Everyone romanticizes owning a restaurant. Everyone thinks they can cook better and run it better than the next guy.
I’m extremely talented in business. And man, that was an awful 2 years of my life that thankfully I was able to come out slightly ahead. The business has since gone through several more owners who all failed miserably.
Best of luck to ya!
lol…fair enough.
Thanks for talking me out of it again…surely it’s better than running somebody elses restaurant for less money and control though. I just gotta get out food.
Maybe. Not everyone fails! If you do it, go as small and low cost as possible to start out.
As for being better. Depends. Most restaurants fail. Which means the manager usually makes more money than the owner and has none of the financial trauma.
Think about the fact that even established, busy restaurants always seem to go out of business eventually. Few last 10-20 years or more.
Being self employed doesn’t mean your not taking orders from anyone.
Honestly for the first several years it’s even more controlling than having a traditional job.
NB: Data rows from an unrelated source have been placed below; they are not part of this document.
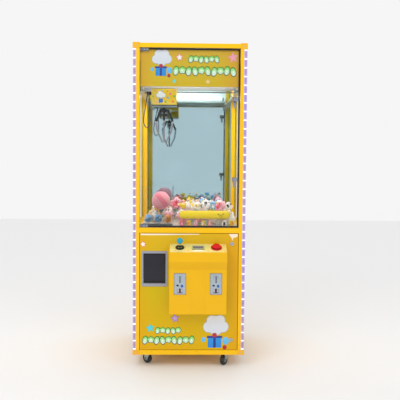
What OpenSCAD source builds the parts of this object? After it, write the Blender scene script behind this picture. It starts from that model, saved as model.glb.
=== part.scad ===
// Claw crane machine. Origin on the floor under the middle of the footprint,
// +Z up, the front faces -Y and +X is to the right of someone playing it.
// Inside each module y counts from the cabinet's front plane towards the rear.

/* [Cabinet] */
// Width over the two light strips
cab_w = 664; // [600:4:800]
// Depth of the cabinet, front plane to rear plane
cab_d = 700; // [640:4:900]
// Height of the lower door opening
lower_open_h = 705; // [640:1:900]
// Height of the window opening
upper_open_h = 1050; // [850:1:1300]
// Gap between the floor and the bottom rails
foot_h = 78; // [74:1:100]
// Square section of the corner posts, and width of every rail
post = 38; // [32:1:50]
// Height of the bottom rails
bottom_rail = 28; // [24:1:40]
// Height of the middle rails
mid_rail = 30; // [26:1:40]
// Height of the top rails
top_rail = 25; // [22:1:36]
// Side of the square light strip let into the front corners
strip = 18; // [12:1:24]
// How far the corner caps stand proud
cap_t = 2; // [1:0.5:4]
// Thickness of the painted cover panels
panel_t = 8; // [4:1:14]
// Thickness of the mirror on the rear wall
mirror_t = 6; // [3:1:8]
// Thickness of the prize bed and of the base board
board_t = 12; // [8:1:18]

/* [Doors] */
// Gap between a door and its opening
door_gap = 3; // [2:0.5:5]
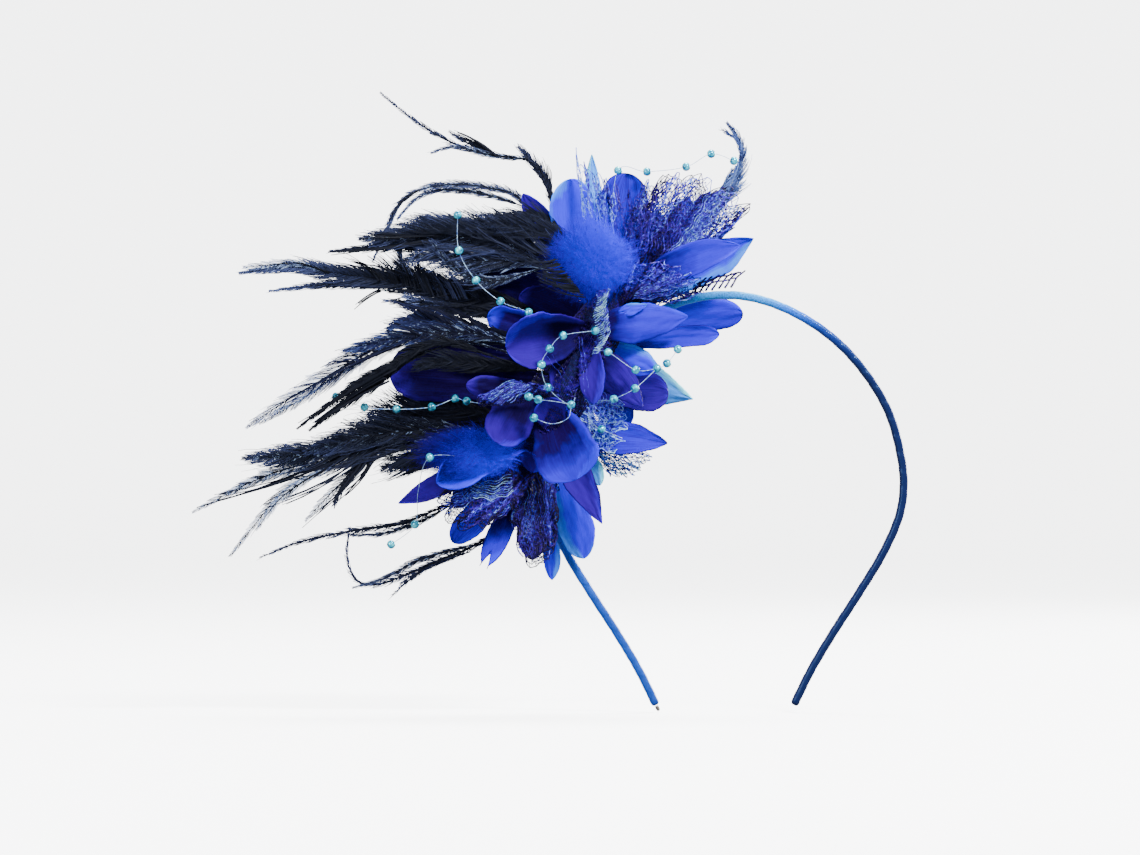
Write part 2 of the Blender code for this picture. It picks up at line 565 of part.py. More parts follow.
def make_band(home):
    right = [Vector((x, 0, z)) for x, z in BAND_HALF]
    left = [Vector((-x, 0, z)) for x, z in reversed(BAND_HALF[1:])]
    way = evenly(left + right, 37)
    ends = [0.55 if i in (0, 36) else 1.0 for i in range(37)]
    half = 0.5 / math.cos(math.pi / BAND_SIDES)
    across = [(BAND_THICKNESS * half * e, BAND_WIDTH * half * e) for e in ends]
    return tube("band", way, across, "satin_blue", home, BAND_SIDES), way


def make_nub(home, way):
    out = (way[0] - way[1]).normalized()
    start = way[0] + out * CLEARANCE
    stops = [start, start + out * 1.4, start + out * 2.0]
    return tube("band_end", stops, [(0.75, 1.0), (0.75, 1.0), (0.4, 0.6)], "core_metal", home, BAND_SIDES)


def make_base(home):
    shape = bmesh.new()
    bmesh.ops.create_uvsphere(shape, u_segments=14, v_segments=9, radius=1.0)
    turn = math.radians(BASE_LEAN)
    for v in shape.verts:
        x, y, z = v.co.x * BASE_SEMI[0], v.co.y * BASE_SEMI[1], v.co.z * BASE_SEMI[2]
        v.co = (place(BASE_CENTRE, BASE_DEPTH)
                + Vector((x * math.cos(turn) + z * math.sin(turn), y,
                          z * math.cos(turn) - x * math.sin(turn)))) * MM
    return to_object("base", shape, "felt_navy", home)


def build():
    clear_scene()
    home = new_collection(PARTS)
    cutters = new_collection(CUTTERS)
    rooms = []

    def add(item):
        fit(item, rooms)
        room = swollen(item, cutters)
        rooms.append((room, tree_of(room)))

    band, way = make_band(home)
    add(band)
    make_nub(home, way)
    add(make_base(home))
    for row in STRINGS:
        add(make_string(row, home))
    for row in PETALS:
        add(make_petal(row, home))
    for row in FEATHERS:
        add(make_feather(row, home))
    for row in NETS:
        add(make_net(row, home))
    for row in DOWN:
        add(make_down(row, home))
    used = {step.object for item in home.objects for step in item.modifiers if step.type == "BOOLEAN"}
    for room, tree in rooms:
        if room not in used:
            bpy.data.objects.remove(room)


build()
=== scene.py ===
# %% [markdown]
# # Feather headband
# A satin-wound spring band carries a corsage of dyed cloth petals, gathered net, pearl beads on
# clear thread, cock feathers and down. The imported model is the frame: it gives every piece its
# place. Each step below dresses one kind of piece as the real one is made.

# %% The frame
import math
import random

import bmesh
import bpy
import numpy as np
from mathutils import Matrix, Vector, noise


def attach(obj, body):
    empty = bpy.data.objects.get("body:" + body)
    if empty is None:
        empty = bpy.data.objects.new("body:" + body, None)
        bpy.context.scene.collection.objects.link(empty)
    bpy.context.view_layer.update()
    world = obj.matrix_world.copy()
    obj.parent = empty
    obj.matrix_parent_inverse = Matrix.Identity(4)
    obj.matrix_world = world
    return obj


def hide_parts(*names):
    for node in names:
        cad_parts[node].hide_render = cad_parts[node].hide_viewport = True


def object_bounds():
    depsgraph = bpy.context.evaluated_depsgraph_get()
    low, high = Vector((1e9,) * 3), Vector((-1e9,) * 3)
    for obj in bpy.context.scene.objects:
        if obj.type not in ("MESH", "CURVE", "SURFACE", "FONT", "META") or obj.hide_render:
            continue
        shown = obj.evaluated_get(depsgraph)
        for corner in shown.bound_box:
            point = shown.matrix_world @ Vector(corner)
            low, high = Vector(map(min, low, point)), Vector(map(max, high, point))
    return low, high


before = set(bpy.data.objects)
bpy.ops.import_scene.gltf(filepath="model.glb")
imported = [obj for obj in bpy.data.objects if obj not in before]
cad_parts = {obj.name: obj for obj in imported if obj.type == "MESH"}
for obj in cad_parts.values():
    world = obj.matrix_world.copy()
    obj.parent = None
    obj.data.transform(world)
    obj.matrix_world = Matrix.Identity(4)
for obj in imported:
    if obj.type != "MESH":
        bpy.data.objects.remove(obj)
cad_low, cad_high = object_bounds()
MM = 0.001
print("CAD box in mm:", [round((b - a) * 1000, 1) for a, b in zip(cad_low, cad_high)])

# %% [markdown]
# ## Camera and light
# The picture was taken level and face-on from far off, so a long lens is used: it keeps the legs
# of the band parallel to the eye. The lens is worked out from the width that the picture shows.
# A white sweep and large soft lamps give the even light of a product picture.

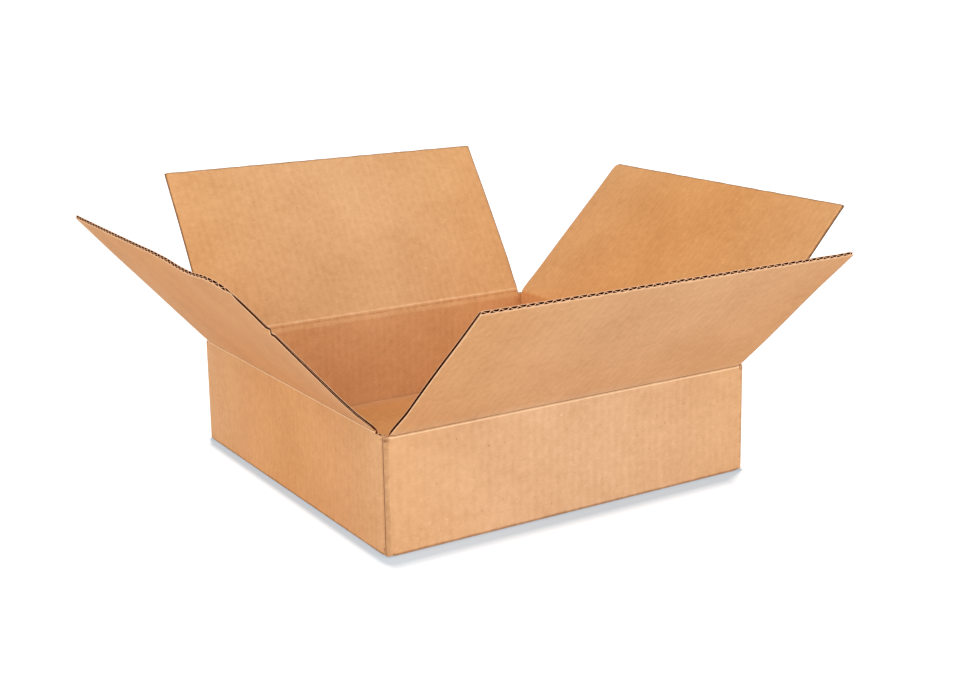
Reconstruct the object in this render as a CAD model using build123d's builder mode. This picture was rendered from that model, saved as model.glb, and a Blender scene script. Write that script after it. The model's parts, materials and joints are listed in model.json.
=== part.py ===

You’re letting your landlord tell you what they expect
You’re left the bank tell you what they expect
You’re letting the insurance company tell you what they expect
You’re letting the city, federal agencies (IRS etc), and every regulator tell you what they expect
Don’t approach a business idea that an LLC will save your butt, if you have an exit plan make sure it’s not one that won’t trash your life after. If your not worried about your credit because it’s already bad then don’t expect getting a loan.
Also, most small business loans require a lot down so you are invested and can’t just walk away.
en·tre·pre·neur /ˈäntrəprəˌno͝or,ˈäntrəprəˌnər/ noun a person who organizes and operates a business or businesses, taking on greater than normal financial risks in order to do so.
You start a business your risking money.
You start a restaurant your GAMBLING money.
Would you gamble all your investment on a 15% chance you succeed? Probably not.